Given request: Output a single figure: the number of lines in which the word "scene" appears.

Supplied data:
=====

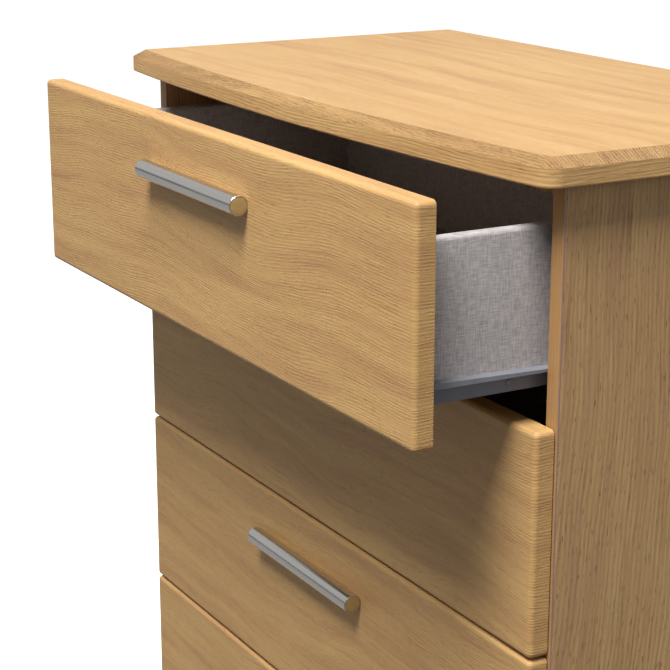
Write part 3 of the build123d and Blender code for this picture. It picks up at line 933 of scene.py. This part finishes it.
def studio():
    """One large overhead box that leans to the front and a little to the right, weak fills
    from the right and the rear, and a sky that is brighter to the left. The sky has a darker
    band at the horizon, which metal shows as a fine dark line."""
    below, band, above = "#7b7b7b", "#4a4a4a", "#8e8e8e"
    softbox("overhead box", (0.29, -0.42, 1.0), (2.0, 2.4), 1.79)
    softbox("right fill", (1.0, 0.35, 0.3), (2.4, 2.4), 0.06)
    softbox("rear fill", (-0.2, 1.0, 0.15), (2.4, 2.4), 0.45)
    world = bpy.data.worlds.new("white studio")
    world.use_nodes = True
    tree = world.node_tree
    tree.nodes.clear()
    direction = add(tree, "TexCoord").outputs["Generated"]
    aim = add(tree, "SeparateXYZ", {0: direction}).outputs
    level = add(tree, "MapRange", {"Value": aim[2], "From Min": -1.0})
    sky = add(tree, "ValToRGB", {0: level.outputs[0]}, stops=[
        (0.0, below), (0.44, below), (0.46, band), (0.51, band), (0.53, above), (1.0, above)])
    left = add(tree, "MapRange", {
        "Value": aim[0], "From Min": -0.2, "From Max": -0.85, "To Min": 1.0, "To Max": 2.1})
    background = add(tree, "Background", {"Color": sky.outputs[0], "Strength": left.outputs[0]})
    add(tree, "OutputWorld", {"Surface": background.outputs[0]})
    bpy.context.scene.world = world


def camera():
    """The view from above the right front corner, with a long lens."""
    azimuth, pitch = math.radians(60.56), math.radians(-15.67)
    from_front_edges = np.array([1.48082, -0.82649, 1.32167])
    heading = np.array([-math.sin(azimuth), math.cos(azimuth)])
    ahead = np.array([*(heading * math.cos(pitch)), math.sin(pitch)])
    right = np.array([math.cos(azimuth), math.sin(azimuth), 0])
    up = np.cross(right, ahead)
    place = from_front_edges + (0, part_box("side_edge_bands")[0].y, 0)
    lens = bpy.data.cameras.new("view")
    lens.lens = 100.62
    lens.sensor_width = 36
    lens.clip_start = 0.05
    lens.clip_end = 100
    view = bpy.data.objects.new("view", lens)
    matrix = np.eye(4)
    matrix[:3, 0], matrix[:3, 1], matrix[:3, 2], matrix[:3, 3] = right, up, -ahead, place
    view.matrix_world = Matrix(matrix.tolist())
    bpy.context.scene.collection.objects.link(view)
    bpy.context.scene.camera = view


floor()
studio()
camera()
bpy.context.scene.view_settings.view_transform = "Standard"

=====

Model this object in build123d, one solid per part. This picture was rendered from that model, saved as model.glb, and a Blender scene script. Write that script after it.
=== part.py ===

=====

Response: 6